**WHAT IS NEEDED:**
Copy exactly the lines from the one containing "piece.parent = root" through the one containing "for node in", both included, and nothing else.

■ ■ ■

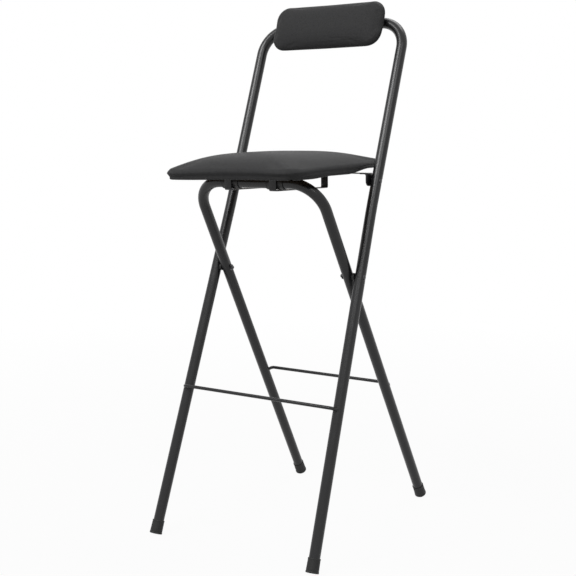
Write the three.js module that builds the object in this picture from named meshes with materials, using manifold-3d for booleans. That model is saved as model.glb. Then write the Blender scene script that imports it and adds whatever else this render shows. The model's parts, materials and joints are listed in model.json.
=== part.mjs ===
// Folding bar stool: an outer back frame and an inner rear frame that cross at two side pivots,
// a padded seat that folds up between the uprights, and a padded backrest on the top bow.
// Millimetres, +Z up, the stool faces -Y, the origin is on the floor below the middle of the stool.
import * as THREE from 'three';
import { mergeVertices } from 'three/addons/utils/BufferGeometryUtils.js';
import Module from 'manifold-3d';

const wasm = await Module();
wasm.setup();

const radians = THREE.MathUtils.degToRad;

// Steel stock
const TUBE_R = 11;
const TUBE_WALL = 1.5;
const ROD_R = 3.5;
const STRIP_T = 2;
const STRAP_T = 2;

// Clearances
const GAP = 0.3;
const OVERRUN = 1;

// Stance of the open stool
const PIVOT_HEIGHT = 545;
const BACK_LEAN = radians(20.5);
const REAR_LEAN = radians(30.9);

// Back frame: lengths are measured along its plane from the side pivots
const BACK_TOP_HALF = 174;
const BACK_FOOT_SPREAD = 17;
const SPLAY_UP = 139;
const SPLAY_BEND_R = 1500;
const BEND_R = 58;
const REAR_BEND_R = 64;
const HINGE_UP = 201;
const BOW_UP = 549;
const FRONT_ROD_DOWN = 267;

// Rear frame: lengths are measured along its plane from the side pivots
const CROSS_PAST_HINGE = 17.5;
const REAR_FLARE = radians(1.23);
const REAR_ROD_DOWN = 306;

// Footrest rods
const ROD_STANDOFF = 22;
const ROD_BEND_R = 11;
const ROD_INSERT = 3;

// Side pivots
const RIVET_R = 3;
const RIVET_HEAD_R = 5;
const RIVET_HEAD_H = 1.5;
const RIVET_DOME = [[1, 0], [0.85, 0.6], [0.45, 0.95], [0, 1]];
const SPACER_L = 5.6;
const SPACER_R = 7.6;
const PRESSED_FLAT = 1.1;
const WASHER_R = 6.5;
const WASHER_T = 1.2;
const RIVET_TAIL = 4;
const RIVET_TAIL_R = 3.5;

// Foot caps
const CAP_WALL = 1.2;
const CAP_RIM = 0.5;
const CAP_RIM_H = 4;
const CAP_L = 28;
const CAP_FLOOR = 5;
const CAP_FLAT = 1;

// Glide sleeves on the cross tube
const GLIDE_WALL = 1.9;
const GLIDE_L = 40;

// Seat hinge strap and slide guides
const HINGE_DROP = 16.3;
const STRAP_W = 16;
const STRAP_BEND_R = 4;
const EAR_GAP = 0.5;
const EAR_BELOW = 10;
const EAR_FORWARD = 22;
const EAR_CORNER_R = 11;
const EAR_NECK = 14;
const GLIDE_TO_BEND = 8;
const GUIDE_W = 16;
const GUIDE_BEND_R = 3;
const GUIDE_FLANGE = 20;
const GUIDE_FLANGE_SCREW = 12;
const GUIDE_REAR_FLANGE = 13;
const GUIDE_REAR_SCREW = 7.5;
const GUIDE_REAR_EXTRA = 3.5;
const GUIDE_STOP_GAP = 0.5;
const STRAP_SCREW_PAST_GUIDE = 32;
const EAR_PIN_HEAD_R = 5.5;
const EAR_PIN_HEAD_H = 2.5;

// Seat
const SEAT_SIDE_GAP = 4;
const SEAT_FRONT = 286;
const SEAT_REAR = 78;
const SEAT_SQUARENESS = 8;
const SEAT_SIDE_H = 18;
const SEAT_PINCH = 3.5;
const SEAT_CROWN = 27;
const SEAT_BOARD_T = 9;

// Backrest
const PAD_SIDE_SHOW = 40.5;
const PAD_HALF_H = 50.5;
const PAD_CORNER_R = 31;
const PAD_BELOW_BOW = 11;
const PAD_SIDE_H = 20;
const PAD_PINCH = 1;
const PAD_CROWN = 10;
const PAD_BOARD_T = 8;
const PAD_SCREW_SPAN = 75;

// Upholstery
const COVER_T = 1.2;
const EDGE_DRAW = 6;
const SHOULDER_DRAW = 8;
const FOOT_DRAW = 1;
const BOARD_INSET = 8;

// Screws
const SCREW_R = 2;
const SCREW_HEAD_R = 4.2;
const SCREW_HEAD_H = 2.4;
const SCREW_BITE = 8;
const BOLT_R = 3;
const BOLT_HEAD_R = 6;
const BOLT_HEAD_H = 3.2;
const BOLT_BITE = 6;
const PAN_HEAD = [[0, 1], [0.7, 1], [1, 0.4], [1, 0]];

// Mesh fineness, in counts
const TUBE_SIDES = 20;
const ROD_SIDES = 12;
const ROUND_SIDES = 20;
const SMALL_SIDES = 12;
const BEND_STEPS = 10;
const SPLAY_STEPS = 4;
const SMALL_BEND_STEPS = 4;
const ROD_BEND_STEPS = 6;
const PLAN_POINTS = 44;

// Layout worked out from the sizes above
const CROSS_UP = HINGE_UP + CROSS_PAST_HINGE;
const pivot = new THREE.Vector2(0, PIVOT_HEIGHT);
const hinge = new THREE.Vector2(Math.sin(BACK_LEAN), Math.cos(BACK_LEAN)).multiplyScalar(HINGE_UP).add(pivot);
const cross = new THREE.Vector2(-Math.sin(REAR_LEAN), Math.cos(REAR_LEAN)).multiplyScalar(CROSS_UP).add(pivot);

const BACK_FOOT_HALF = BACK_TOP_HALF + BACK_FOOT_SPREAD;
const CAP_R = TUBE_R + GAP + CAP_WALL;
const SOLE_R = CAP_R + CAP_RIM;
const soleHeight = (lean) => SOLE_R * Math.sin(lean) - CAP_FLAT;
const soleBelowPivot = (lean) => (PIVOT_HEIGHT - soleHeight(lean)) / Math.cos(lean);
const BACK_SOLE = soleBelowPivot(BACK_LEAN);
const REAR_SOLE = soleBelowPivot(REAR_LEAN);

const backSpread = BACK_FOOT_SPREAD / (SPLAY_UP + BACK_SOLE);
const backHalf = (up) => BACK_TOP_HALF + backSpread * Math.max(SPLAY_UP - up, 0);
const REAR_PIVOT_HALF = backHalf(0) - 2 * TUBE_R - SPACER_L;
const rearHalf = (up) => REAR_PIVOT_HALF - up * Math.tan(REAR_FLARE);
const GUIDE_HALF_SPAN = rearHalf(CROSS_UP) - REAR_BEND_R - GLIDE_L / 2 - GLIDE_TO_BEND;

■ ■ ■

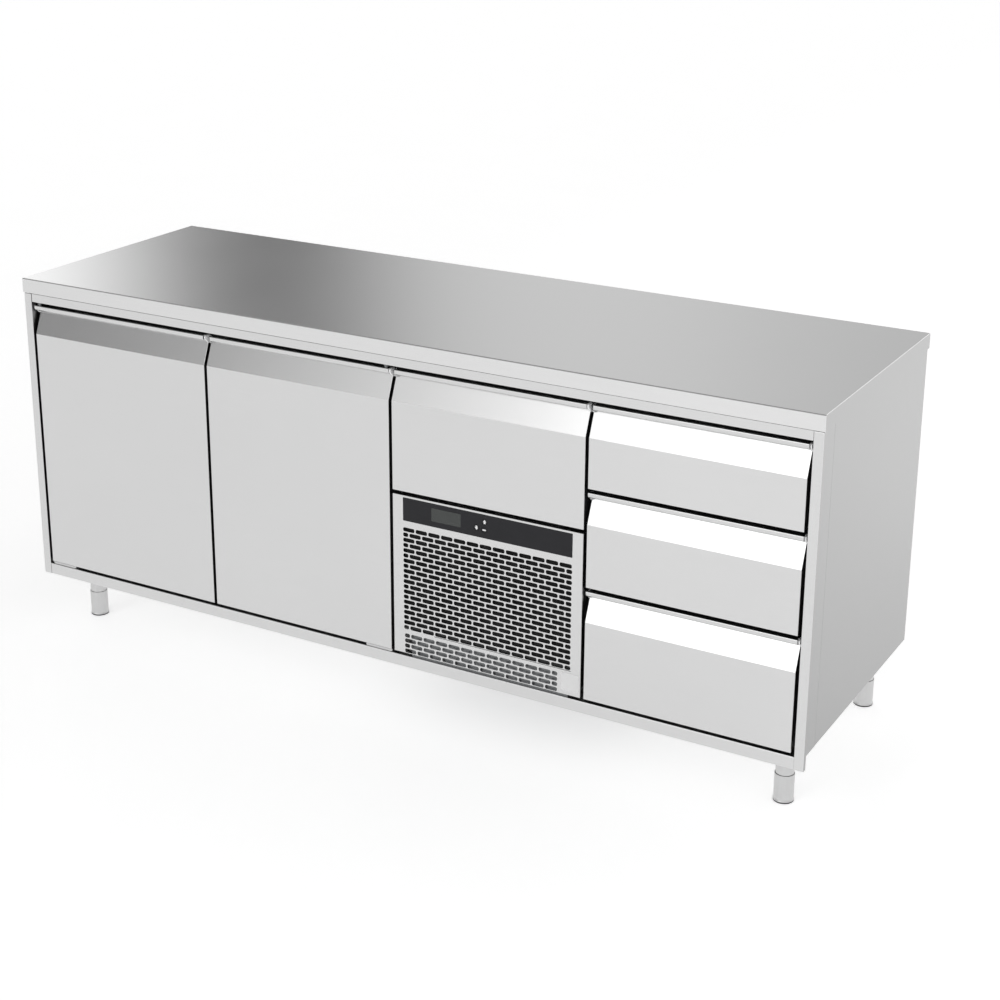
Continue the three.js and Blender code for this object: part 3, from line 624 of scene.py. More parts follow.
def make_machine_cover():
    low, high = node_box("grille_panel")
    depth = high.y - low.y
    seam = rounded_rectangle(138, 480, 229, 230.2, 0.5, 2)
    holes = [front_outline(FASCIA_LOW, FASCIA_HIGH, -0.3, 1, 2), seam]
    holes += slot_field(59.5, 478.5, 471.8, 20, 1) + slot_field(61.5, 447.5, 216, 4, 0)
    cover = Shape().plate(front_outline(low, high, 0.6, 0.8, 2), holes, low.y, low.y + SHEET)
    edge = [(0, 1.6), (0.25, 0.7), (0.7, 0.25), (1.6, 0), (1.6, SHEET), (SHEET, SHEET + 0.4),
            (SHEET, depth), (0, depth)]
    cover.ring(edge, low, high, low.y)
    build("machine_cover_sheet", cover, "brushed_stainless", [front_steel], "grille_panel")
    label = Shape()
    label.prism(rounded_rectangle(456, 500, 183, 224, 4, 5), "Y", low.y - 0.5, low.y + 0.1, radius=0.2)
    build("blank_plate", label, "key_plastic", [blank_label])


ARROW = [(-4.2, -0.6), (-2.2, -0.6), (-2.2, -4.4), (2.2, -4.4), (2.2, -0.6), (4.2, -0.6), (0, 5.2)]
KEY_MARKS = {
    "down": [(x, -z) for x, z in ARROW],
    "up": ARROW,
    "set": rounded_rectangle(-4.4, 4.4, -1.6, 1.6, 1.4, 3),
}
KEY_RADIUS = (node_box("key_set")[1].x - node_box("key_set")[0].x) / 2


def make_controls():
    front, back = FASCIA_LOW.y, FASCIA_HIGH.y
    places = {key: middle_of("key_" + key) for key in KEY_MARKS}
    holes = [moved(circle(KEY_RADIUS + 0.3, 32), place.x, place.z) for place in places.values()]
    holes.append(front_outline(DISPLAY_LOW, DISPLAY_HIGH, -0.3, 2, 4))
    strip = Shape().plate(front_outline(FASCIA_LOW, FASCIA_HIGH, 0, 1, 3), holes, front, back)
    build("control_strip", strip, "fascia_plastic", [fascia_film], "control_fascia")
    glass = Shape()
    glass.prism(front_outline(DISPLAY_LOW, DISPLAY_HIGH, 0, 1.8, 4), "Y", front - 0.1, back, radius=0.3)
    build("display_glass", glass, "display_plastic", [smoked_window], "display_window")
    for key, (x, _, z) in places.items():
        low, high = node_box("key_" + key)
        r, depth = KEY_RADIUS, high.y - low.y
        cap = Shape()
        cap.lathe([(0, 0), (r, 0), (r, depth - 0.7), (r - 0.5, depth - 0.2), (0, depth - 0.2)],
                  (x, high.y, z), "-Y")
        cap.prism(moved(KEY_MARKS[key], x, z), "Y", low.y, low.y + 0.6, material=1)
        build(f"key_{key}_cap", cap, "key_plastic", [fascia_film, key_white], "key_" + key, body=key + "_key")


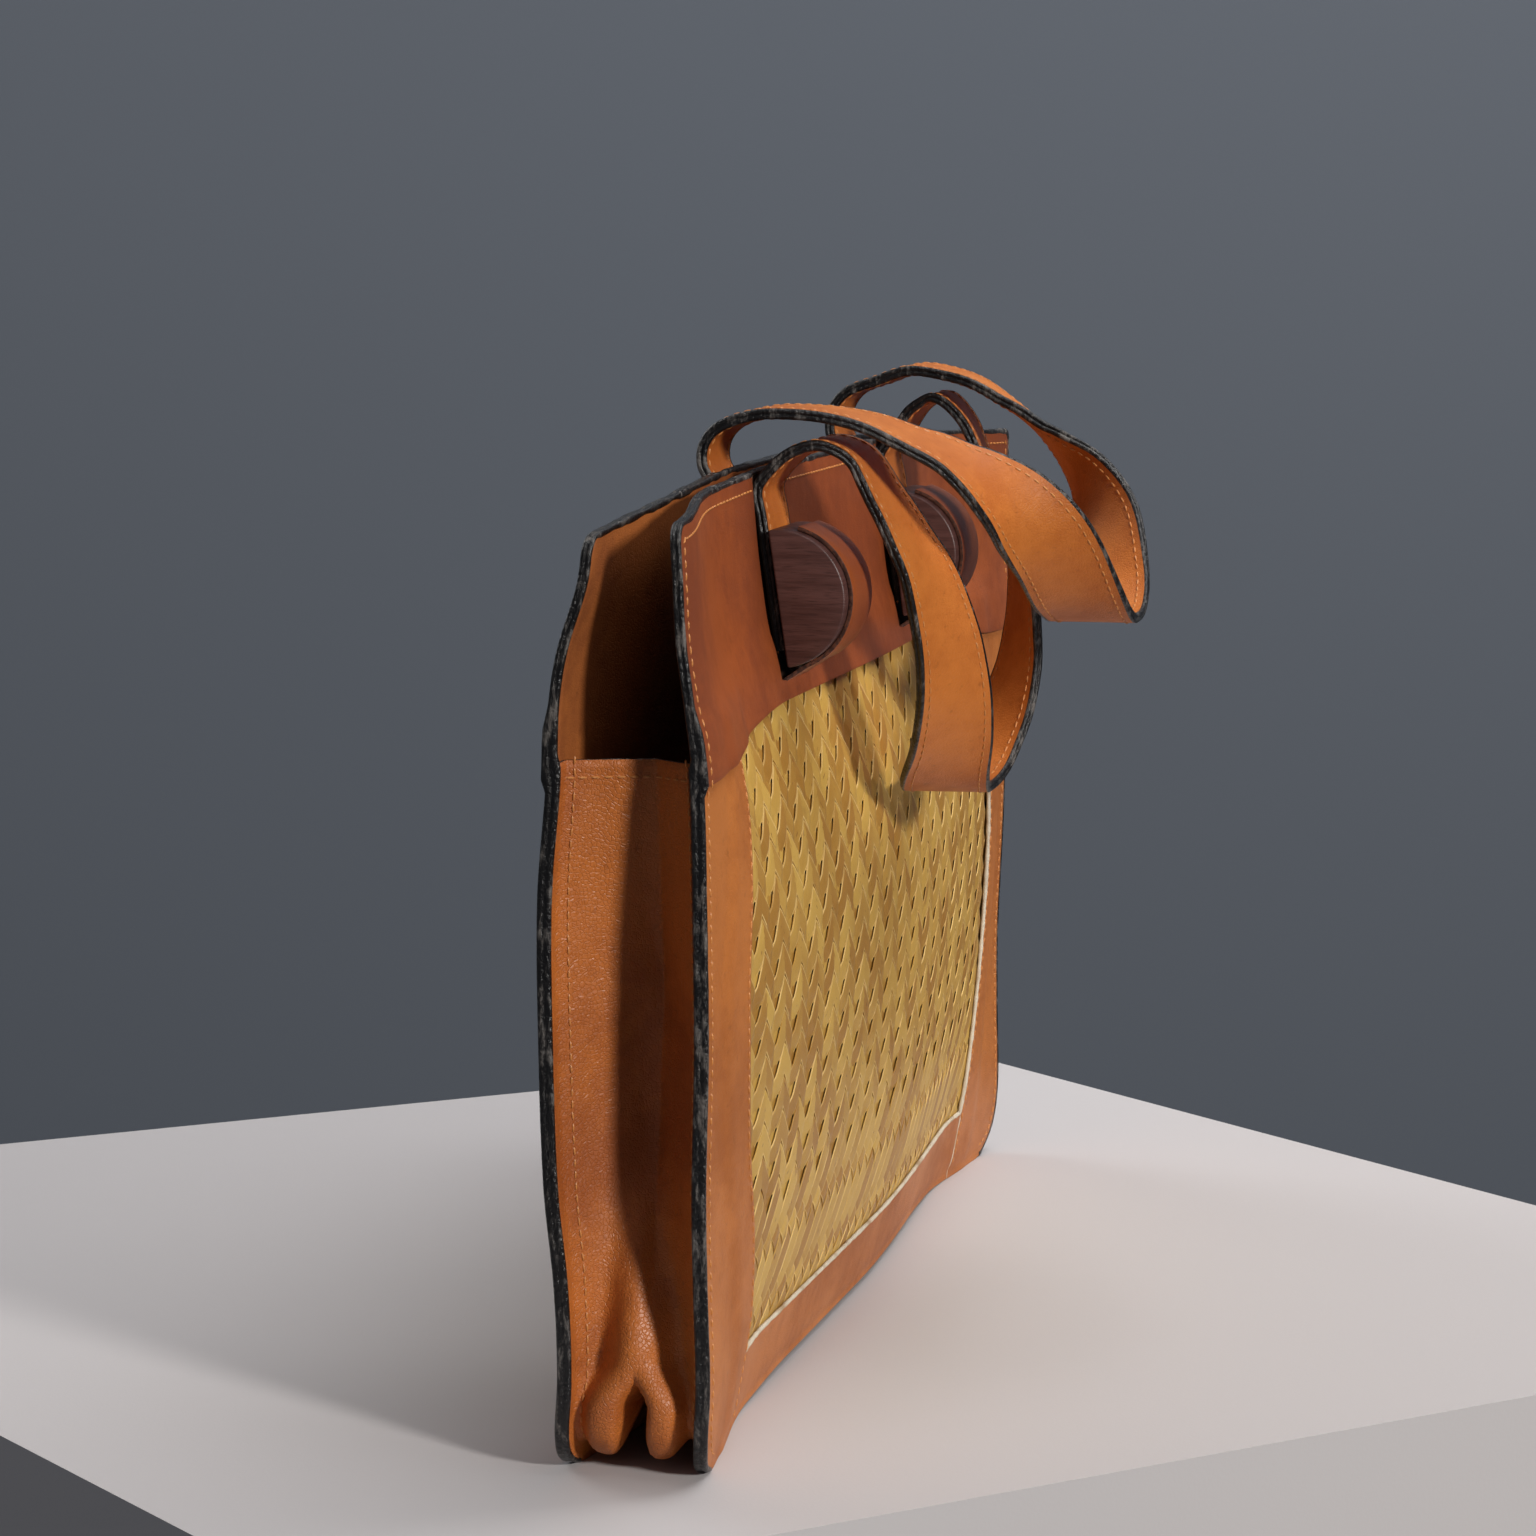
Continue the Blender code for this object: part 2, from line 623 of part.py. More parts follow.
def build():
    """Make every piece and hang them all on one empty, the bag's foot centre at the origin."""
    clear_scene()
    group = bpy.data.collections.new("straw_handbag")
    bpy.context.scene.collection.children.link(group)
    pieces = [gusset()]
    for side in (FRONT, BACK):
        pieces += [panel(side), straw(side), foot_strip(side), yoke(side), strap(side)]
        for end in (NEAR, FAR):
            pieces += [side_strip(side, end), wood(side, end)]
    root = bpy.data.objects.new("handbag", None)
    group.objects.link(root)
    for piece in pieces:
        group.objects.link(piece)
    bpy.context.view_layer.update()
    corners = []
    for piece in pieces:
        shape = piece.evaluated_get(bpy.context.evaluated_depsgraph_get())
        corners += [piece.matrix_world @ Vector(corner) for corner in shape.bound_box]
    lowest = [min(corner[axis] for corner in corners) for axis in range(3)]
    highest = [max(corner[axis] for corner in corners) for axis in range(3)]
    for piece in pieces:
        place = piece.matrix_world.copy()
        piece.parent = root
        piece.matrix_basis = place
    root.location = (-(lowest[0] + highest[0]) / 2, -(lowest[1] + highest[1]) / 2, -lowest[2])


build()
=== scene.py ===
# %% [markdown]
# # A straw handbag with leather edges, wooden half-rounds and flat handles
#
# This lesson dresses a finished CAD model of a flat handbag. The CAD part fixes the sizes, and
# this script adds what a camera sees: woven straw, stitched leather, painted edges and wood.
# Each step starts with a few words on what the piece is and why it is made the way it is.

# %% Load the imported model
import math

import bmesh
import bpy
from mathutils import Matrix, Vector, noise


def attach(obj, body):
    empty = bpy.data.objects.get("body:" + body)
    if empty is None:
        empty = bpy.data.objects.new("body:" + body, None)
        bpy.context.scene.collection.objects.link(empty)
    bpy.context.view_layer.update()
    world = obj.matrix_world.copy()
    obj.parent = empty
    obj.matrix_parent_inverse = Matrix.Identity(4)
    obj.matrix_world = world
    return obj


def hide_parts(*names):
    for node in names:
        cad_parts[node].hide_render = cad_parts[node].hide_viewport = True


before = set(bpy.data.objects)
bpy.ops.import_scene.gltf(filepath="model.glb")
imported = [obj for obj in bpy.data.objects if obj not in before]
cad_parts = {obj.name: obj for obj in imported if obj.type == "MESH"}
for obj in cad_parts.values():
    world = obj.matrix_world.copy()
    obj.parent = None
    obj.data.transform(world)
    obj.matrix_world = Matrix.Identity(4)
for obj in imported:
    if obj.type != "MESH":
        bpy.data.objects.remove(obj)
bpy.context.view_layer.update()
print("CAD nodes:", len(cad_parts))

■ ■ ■

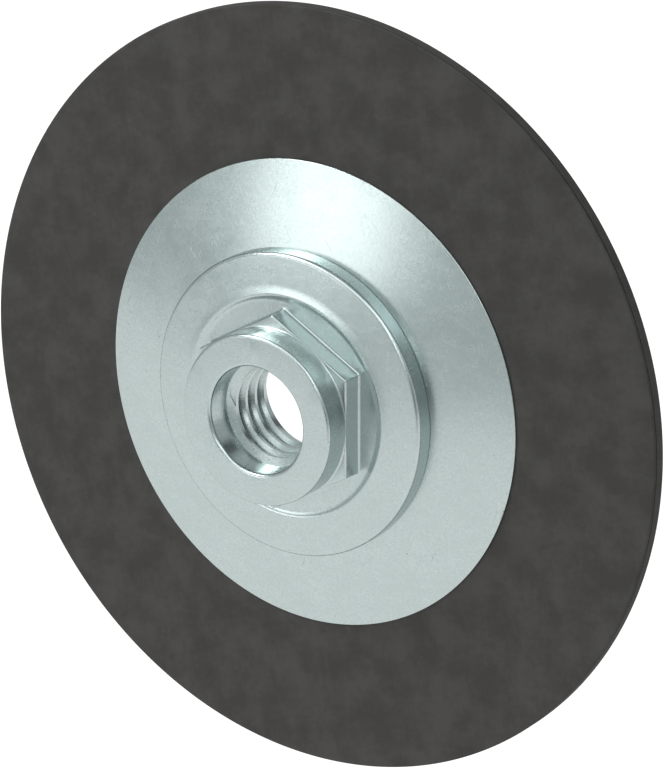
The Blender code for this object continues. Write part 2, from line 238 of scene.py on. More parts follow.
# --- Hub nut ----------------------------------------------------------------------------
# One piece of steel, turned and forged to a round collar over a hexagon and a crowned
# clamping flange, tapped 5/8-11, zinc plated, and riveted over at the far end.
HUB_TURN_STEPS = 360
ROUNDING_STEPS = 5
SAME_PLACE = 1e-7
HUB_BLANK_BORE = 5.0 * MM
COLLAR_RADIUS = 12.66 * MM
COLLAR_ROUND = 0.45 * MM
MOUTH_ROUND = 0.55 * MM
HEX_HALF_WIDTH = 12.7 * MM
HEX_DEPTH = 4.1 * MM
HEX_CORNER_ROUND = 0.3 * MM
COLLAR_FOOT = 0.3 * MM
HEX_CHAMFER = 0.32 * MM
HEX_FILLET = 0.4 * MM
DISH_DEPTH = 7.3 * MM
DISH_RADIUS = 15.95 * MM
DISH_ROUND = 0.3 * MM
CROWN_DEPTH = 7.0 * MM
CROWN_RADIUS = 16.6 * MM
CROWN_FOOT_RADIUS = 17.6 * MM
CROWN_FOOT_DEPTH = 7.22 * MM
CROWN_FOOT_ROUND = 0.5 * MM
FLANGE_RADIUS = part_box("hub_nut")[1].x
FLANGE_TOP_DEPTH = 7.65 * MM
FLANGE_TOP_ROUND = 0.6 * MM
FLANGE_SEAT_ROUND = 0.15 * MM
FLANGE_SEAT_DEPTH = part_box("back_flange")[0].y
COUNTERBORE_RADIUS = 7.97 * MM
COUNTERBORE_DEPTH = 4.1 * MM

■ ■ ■

**SOLUTION TO THE PROBLEM:**
        piece.parent = root
        piece.matrix_basis = place
    root.location = (-(lowest[0] + highest[0]) / 2, -(lowest[1] + highest[1]) / 2, -lowest[2])


build()
=== scene.py ===
# %% [markdown]
# # A straw handbag with leather edges, wooden half-rounds and flat handles
#
# This lesson dresses a finished CAD model of a flat handbag. The CAD part fixes the sizes, and
# this script adds what a camera sees: woven straw, stitched leather, painted edges and wood.
# Each step starts with a few words on what the piece is and why it is made the way it is.

# %% Load the imported model
import math

import bmesh
import bpy
from mathutils import Matrix, Vector, noise


def attach(obj, body):
    empty = bpy.data.objects.get("body:" + body)
    if empty is None:
        empty = bpy.data.objects.new("body:" + body, None)
        bpy.context.scene.collection.objects.link(empty)
    bpy.context.view_layer.update()
    world = obj.matrix_world.copy()
    obj.parent = empty
    obj.matrix_parent_inverse = Matrix.Identity(4)
    obj.matrix_world = world
    return obj


def hide_parts(*names):
    for node in names:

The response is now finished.